Start

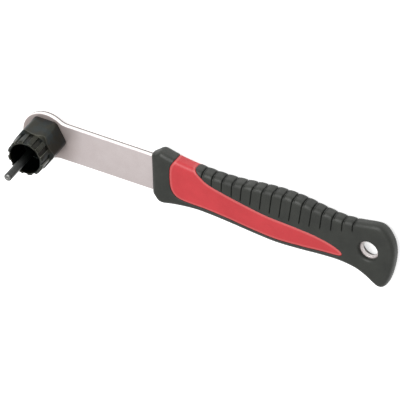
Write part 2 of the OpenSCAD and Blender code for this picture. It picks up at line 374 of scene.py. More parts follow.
@dataclass
class HandleForm:
    """The outside form that the handle's skin and core share.

    The form is unfolded onto a plane: inside the spine loop, which lies edge_r within the
    outline, a plane point is a point of the flat face. Outside it, at distance w, it is the
    point of the rounded edge at the angle w / edge_r from the face.
    """

    front_x: float = 71.2
    length: float = 161.8
    drop: float = 0.7
    middle_z: float = -27.6
    edge_r: float = 3.4
    front_corners: tuple[tuple[float, float], ...] = ((-1, 13.8), (0.7, -13.6))
    tail_end: tuple[float, float] = (161.8, -1)
    # Distance from the front face, upper edge, lower edge
    stations: tuple[tuple[float, float, float], ...] = (
        (4.6, 18.2, -17.4), (6.4, 18.5, -17.9), (9, 17.9, -18), (13, 16.9, -17),
        (21, 15.5, -15.6), (31, 14.5, -14.7), (43, 14, -15.2), (56, 14.5, -16.4),
        (70, 16.2, -17.9), (84, 17.5, -18.9), (98, 17.2, -18.3), (112, 15.2, -17.3),
        (125, 13.9, -17.1), (136, 14.8, -18.9), (143, 16.1, -22.2), (148, 17, -25.6),
        (151.6, 17.1, -27.1), (154.6, 15.8, -26.2), (157.2, 13.3, -22.6),
        (159.4, 9.8, -16.2), (161, 5.6, -8.8),
    )
    window: tuple[tuple[float, float], ...] = (
        (17.4, 24), (16.2, 18), (14.6, 14.6), (13, 11), (12.6, 7), (12.8, 1.5), (14, -4.8),
        (17.7, -9.2), (24.6, -10.6), (38, -11), (53, -12.4), (68, -14.3), (84, -15.5),
        (100, -14.6), (114, -13.4), (124, -12.9), (127, -12.1), (127.5, -10.3),
        (125.2, -8.3), (119, -5.7), (108, -3.3), (94, -2.0), (78, -1.0), (62, 1.7), (46, 5.2),
        (37.5, 7.8), (32.6, 11.2), (29, 14.5), (26.8, 18), (26, 24),
    )
    hole_from_tail: float = 17.2
    hole_drop: float = 2.6
    spine: Loop = field(init=False)
    swell: np.ndarray = field(init=False)
    opening: Loop = field(init=False)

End

Prompt
Output exactly the leading lines of the data, up to and including the line marked by "and core share.".

Finished answer
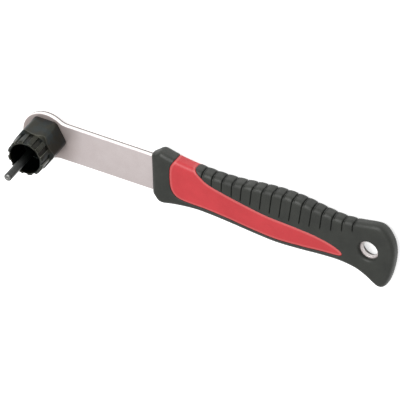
Write part 2 of the OpenSCAD and Blender code for this picture. It picks up at line 374 of scene.py. More parts follow.
@dataclass
class HandleForm:
    """The outside form that the handle's skin and core share.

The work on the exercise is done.